→ **Exercise**: Copy all the material below, exactly as it stands.
◇ ◇ ◇ ◇ ◇ ◇ ◇
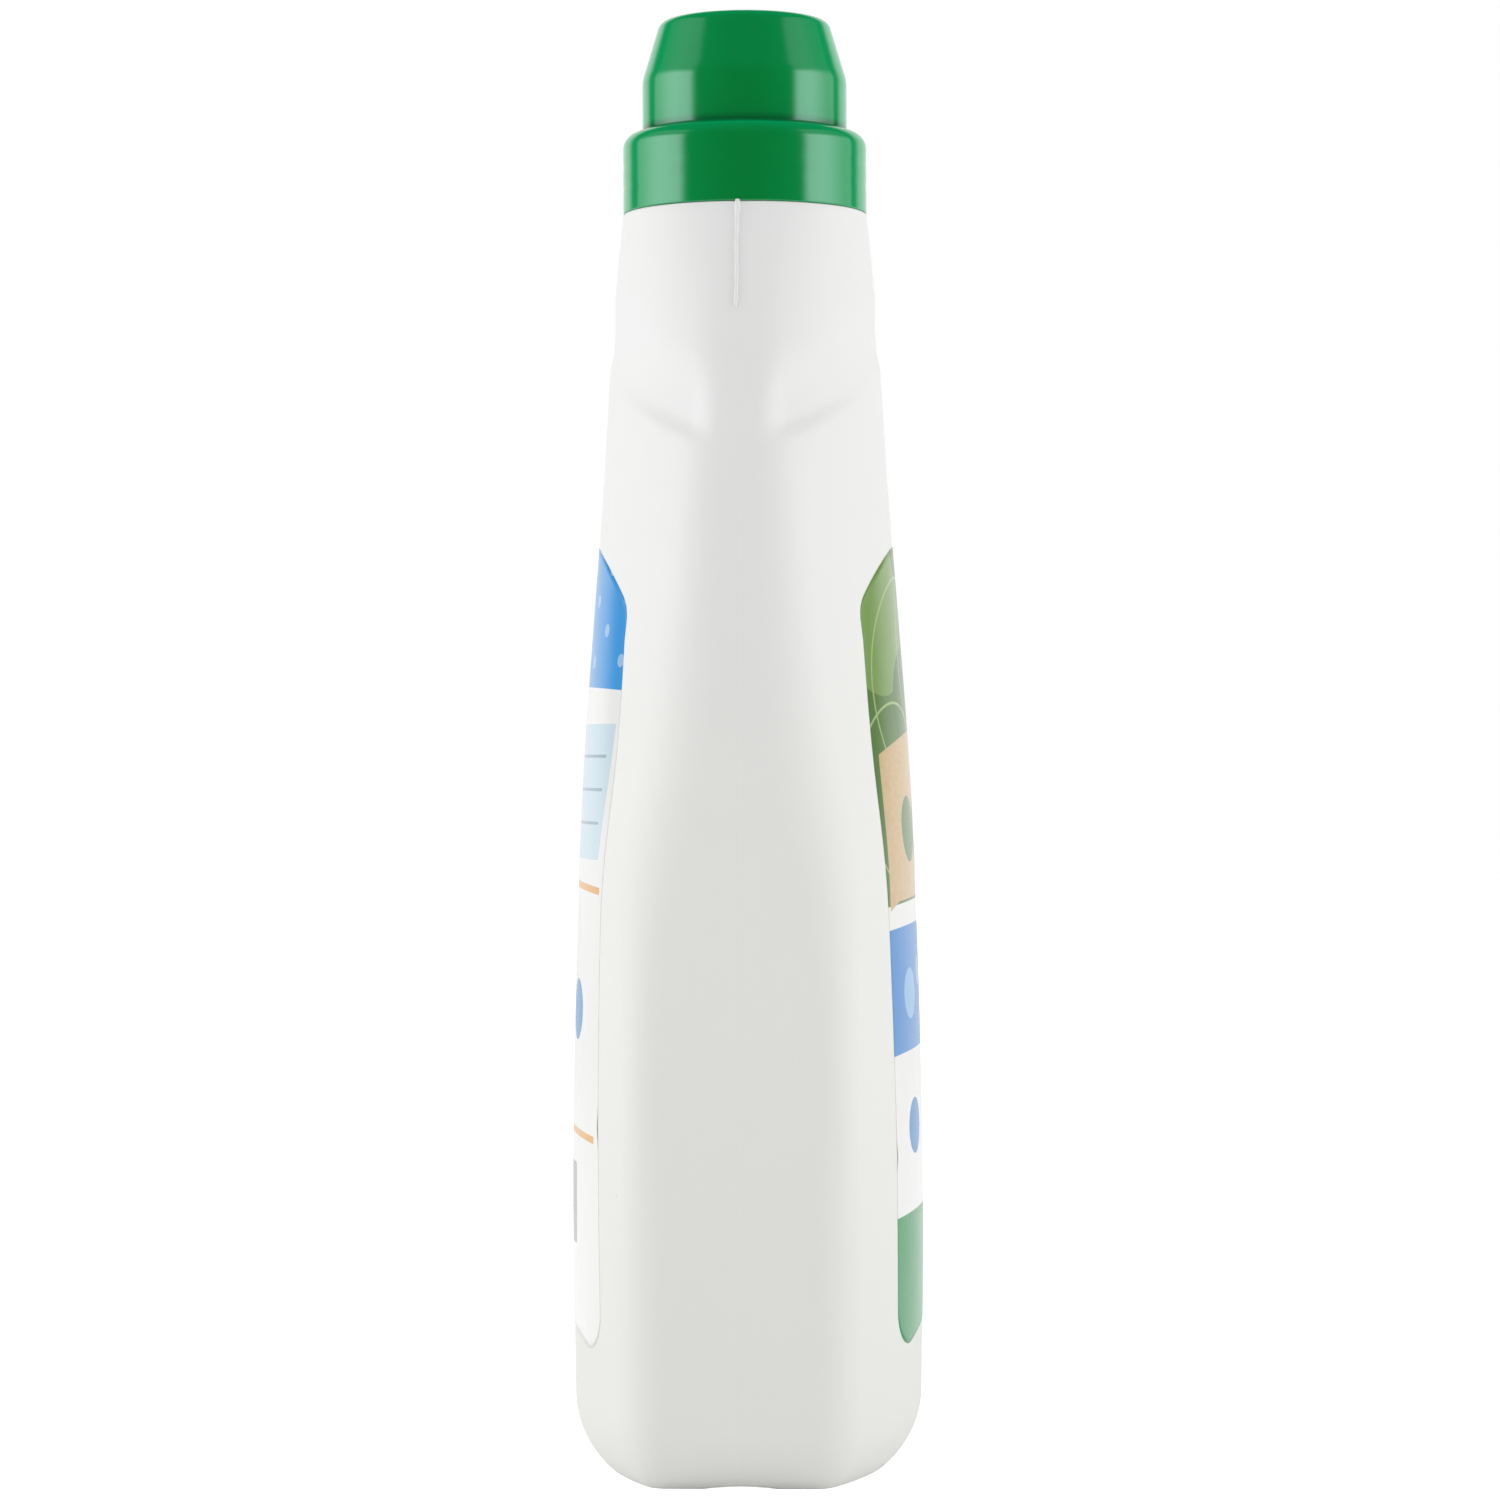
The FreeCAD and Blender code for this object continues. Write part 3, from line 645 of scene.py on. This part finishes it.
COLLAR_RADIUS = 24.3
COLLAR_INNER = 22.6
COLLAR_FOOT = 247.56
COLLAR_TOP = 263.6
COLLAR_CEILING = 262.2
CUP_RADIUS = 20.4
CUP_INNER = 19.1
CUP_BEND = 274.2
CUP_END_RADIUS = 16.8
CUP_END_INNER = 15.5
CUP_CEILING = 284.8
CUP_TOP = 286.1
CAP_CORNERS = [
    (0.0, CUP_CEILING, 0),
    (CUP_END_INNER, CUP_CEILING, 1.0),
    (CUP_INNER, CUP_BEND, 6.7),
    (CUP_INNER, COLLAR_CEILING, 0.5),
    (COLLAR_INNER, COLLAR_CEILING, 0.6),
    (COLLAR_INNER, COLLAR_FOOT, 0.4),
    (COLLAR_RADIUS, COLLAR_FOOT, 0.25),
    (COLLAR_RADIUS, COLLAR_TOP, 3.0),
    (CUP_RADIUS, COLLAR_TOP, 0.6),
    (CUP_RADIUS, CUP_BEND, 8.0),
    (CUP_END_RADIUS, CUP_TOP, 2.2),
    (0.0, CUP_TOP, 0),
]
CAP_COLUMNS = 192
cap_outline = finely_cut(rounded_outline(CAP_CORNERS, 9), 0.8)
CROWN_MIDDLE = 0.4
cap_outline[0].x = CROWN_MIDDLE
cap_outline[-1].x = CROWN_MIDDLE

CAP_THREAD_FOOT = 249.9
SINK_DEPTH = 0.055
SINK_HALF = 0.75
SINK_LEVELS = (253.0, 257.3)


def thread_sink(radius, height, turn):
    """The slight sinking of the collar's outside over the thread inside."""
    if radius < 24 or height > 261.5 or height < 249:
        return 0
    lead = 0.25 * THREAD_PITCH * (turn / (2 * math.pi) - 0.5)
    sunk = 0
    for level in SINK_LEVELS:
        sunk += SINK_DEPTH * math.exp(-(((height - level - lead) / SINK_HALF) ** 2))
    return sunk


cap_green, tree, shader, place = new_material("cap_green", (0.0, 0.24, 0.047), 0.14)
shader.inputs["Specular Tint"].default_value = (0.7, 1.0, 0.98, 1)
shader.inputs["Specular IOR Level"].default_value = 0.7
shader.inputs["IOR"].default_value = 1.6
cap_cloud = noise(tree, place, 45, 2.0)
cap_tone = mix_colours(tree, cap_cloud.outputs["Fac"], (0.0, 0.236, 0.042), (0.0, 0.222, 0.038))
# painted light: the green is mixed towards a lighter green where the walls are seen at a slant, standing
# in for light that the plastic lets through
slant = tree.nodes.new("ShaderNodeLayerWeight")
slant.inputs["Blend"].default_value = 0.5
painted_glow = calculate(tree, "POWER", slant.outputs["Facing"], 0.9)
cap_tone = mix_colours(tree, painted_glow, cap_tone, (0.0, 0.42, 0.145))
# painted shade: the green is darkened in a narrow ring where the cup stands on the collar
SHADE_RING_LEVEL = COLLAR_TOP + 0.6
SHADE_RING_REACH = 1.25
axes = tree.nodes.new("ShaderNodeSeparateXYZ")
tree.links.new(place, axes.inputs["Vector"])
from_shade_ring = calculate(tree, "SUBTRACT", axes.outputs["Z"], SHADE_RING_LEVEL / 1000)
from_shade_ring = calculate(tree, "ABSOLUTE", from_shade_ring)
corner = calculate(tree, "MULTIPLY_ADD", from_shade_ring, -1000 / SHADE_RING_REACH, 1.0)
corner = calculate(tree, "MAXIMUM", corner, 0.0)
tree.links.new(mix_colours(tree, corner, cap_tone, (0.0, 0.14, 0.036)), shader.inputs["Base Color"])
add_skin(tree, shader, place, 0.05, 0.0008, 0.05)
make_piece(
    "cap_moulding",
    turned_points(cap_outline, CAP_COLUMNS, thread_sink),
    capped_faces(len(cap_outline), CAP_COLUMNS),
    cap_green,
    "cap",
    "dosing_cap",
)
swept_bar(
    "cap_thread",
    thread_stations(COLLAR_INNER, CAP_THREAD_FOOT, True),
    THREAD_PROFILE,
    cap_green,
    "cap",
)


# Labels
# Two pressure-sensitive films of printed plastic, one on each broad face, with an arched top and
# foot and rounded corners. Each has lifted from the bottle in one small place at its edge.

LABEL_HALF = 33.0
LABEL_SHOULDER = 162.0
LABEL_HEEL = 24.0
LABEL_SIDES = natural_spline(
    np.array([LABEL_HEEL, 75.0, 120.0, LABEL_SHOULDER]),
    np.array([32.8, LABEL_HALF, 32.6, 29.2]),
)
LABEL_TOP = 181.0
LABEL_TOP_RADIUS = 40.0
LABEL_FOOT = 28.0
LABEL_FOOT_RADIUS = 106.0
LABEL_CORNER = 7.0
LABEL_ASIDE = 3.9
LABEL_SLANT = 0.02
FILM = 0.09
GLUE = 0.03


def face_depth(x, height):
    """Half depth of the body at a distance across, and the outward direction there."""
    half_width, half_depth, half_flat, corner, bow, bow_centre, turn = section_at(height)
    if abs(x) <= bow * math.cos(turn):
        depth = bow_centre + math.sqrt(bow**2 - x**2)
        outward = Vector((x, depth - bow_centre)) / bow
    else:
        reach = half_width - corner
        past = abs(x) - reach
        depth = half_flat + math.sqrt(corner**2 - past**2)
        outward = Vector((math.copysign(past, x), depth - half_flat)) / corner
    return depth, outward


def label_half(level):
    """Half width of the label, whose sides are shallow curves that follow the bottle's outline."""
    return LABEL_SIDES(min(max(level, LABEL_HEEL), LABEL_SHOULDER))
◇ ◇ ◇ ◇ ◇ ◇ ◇
→ **Reply**:
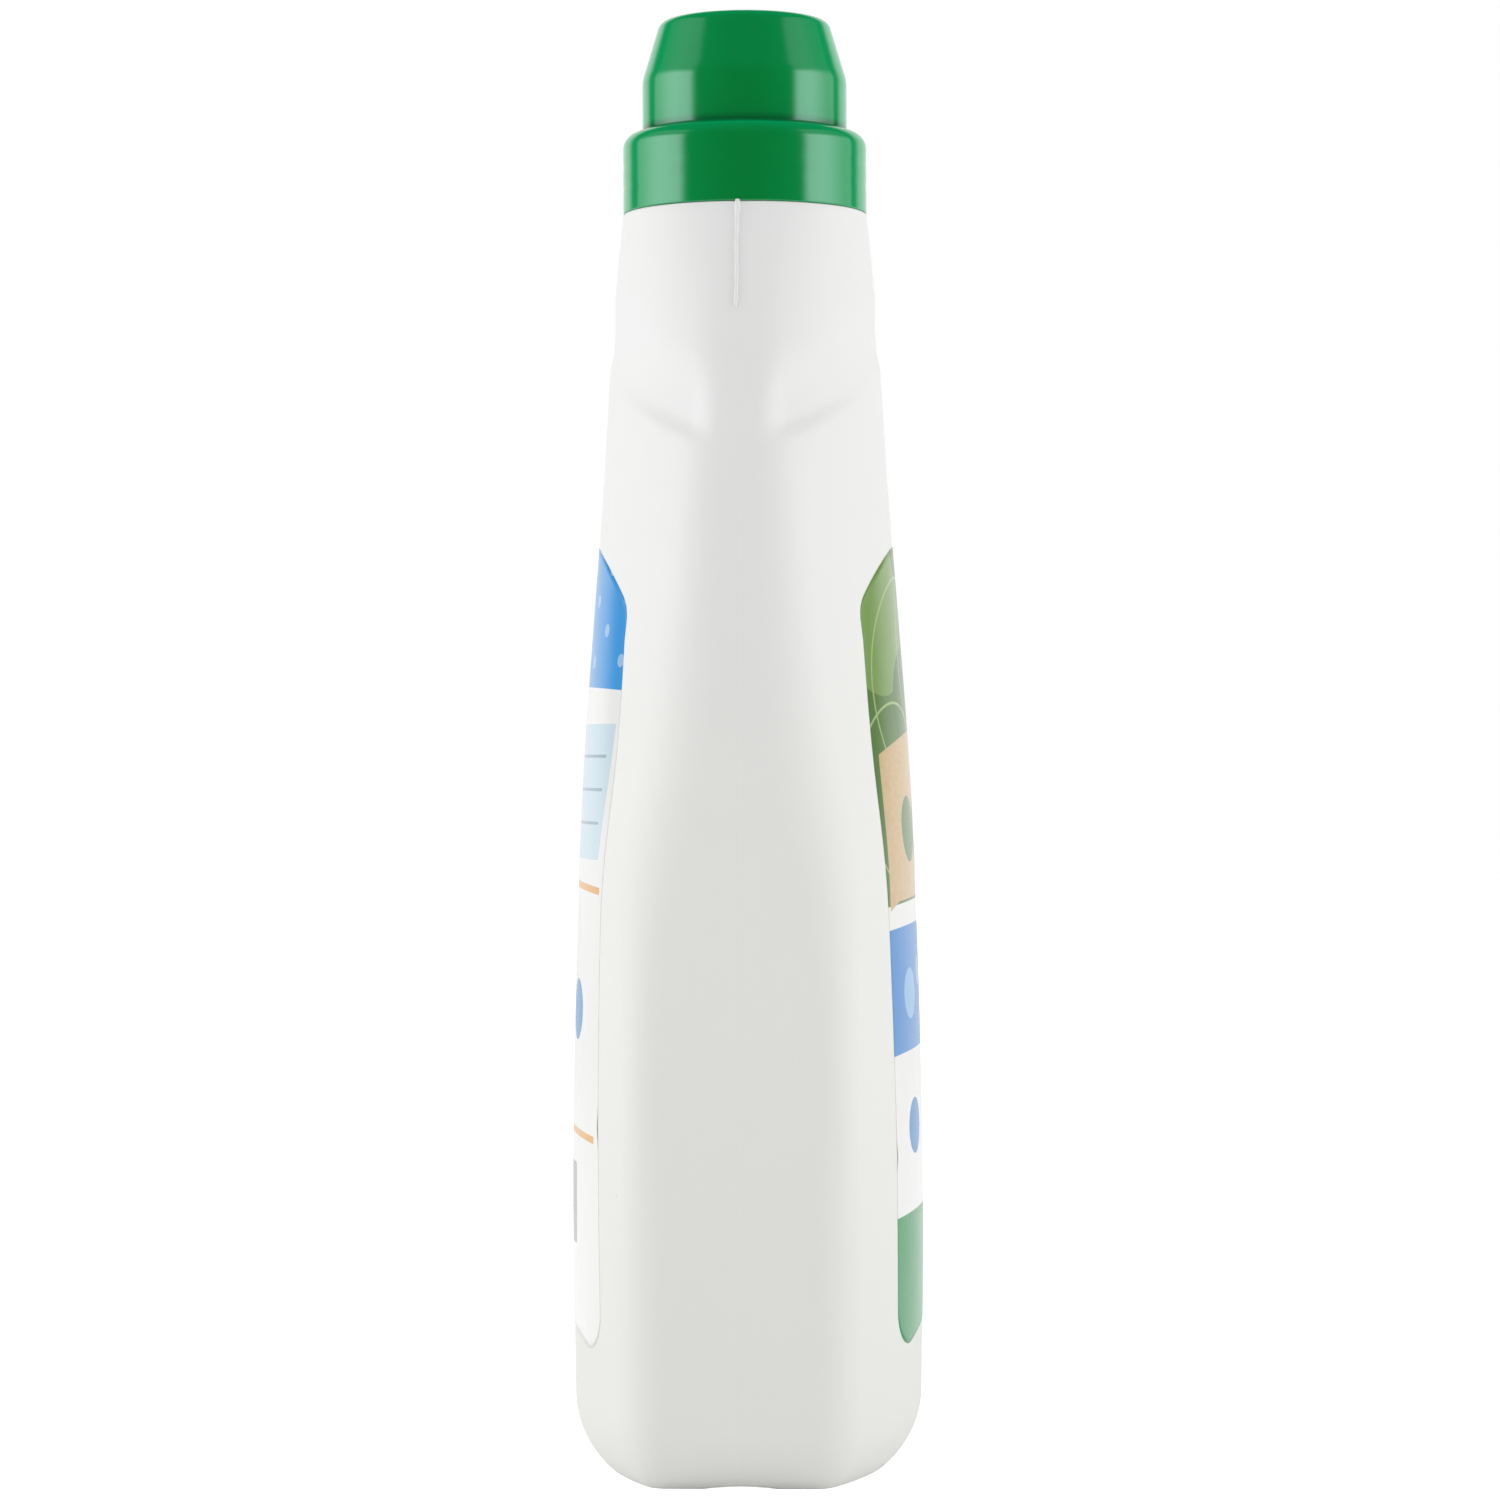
The FreeCAD and Blender code for this object continues. Write part 3, from line 645 of scene.py on. This part finishes it.
COLLAR_RADIUS = 24.3
COLLAR_INNER = 22.6
COLLAR_FOOT = 247.56
COLLAR_TOP = 263.6
COLLAR_CEILING = 262.2
CUP_RADIUS = 20.4
CUP_INNER = 19.1
CUP_BEND = 274.2
CUP_END_RADIUS = 16.8
CUP_END_INNER = 15.5
CUP_CEILING = 284.8
CUP_TOP = 286.1
CAP_CORNERS = [
    (0.0, CUP_CEILING, 0),
    (CUP_END_INNER, CUP_CEILING, 1.0),
    (CUP_INNER, CUP_BEND, 6.7),
    (CUP_INNER, COLLAR_CEILING, 0.5),
    (COLLAR_INNER, COLLAR_CEILING, 0.6),
    (COLLAR_INNER, COLLAR_FOOT, 0.4),
    (COLLAR_RADIUS, COLLAR_FOOT, 0.25),
    (COLLAR_RADIUS, COLLAR_TOP, 3.0),
    (CUP_RADIUS, COLLAR_TOP, 0.6),
    (CUP_RADIUS, CUP_BEND, 8.0),
    (CUP_END_RADIUS, CUP_TOP, 2.2),
    (0.0, CUP_TOP, 0),
]
CAP_COLUMNS = 192
cap_outline = finely_cut(rounded_outline(CAP_CORNERS, 9), 0.8)
CROWN_MIDDLE = 0.4
cap_outline[0].x = CROWN_MIDDLE
cap_outline[-1].x = CROWN_MIDDLE

CAP_THREAD_FOOT = 249.9
SINK_DEPTH = 0.055
SINK_HALF = 0.75
SINK_LEVELS = (253.0, 257.3)


def thread_sink(radius, height, turn):
    """The slight sinking of the collar's outside over the thread inside."""
    if radius < 24 or height > 261.5 or height < 249:
        return 0
    lead = 0.25 * THREAD_PITCH * (turn / (2 * math.pi) - 0.5)
    sunk = 0
    for level in SINK_LEVELS:
        sunk += SINK_DEPTH * math.exp(-(((height - level - lead) / SINK_HALF) ** 2))
    return sunk


cap_green, tree, shader, place = new_material("cap_green", (0.0, 0.24, 0.047), 0.14)
shader.inputs["Specular Tint"].default_value = (0.7, 1.0, 0.98, 1)
shader.inputs["Specular IOR Level"].default_value = 0.7
shader.inputs["IOR"].default_value = 1.6
cap_cloud = noise(tree, place, 45, 2.0)
cap_tone = mix_colours(tree, cap_cloud.outputs["Fac"], (0.0, 0.236, 0.042), (0.0, 0.222, 0.038))
# painted light: the green is mixed towards a lighter green where the walls are seen at a slant, standing
# in for light that the plastic lets through
slant = tree.nodes.new("ShaderNodeLayerWeight")
slant.inputs["Blend"].default_value = 0.5
painted_glow = calculate(tree, "POWER", slant.outputs["Facing"], 0.9)
cap_tone = mix_colours(tree, painted_glow, cap_tone, (0.0, 0.42, 0.145))
# painted shade: the green is darkened in a narrow ring where the cup stands on the collar
SHADE_RING_LEVEL = COLLAR_TOP + 0.6
SHADE_RING_REACH = 1.25
axes = tree.nodes.new("ShaderNodeSeparateXYZ")
tree.links.new(place, axes.inputs["Vector"])
from_shade_ring = calculate(tree, "SUBTRACT", axes.outputs["Z"], SHADE_RING_LEVEL / 1000)
from_shade_ring = calculate(tree, "ABSOLUTE", from_shade_ring)
corner = calculate(tree, "MULTIPLY_ADD", from_shade_ring, -1000 / SHADE_RING_REACH, 1.0)
corner = calculate(tree, "MAXIMUM", corner, 0.0)
tree.links.new(mix_colours(tree, corner, cap_tone, (0.0, 0.14, 0.036)), shader.inputs["Base Color"])
add_skin(tree, shader, place, 0.05, 0.0008, 0.05)
make_piece(
    "cap_moulding",
    turned_points(cap_outline, CAP_COLUMNS, thread_sink),
    capped_faces(len(cap_outline), CAP_COLUMNS),
    cap_green,
    "cap",
    "dosing_cap",
)
swept_bar(
    "cap_thread",
    thread_stations(COLLAR_INNER, CAP_THREAD_FOOT, True),
    THREAD_PROFILE,
    cap_green,
    "cap",
)


# Labels
# Two pressure-sensitive films of printed plastic, one on each broad face, with an arched top and
# foot and rounded corners. Each has lifted from the bottle in one small place at its edge.

LABEL_HALF = 33.0
LABEL_SHOULDER = 162.0
LABEL_HEEL = 24.0
LABEL_SIDES = natural_spline(
    np.array([LABEL_HEEL, 75.0, 120.0, LABEL_SHOULDER]),
    np.array([32.8, LABEL_HALF, 32.6, 29.2]),
)
LABEL_TOP = 181.0
LABEL_TOP_RADIUS = 40.0
LABEL_FOOT = 28.0
LABEL_FOOT_RADIUS = 106.0
LABEL_CORNER = 7.0
LABEL_ASIDE = 3.9
LABEL_SLANT = 0.02
FILM = 0.09
GLUE = 0.03


def face_depth(x, height):
    """Half depth of the body at a distance across, and the outward direction there."""
    half_width, half_depth, half_flat, corner, bow, bow_centre, turn = section_at(height)
    if abs(x) <= bow * math.cos(turn):
        depth = bow_centre + math.sqrt(bow**2 - x**2)
        outward = Vector((x, depth - bow_centre)) / bow
    else:
        reach = half_width - corner
        past = abs(x) - reach
        depth = half_flat + math.sqrt(corner**2 - past**2)
        outward = Vector((math.copysign(past, x), depth - half_flat)) / corner
    return depth, outward


def label_half(level):
    """Half width of the label, whose sides are shallow curves that follow the bottle's outline."""
    return LABEL_SIDES(min(max(level, LABEL_HEEL), LABEL_SHOULDER))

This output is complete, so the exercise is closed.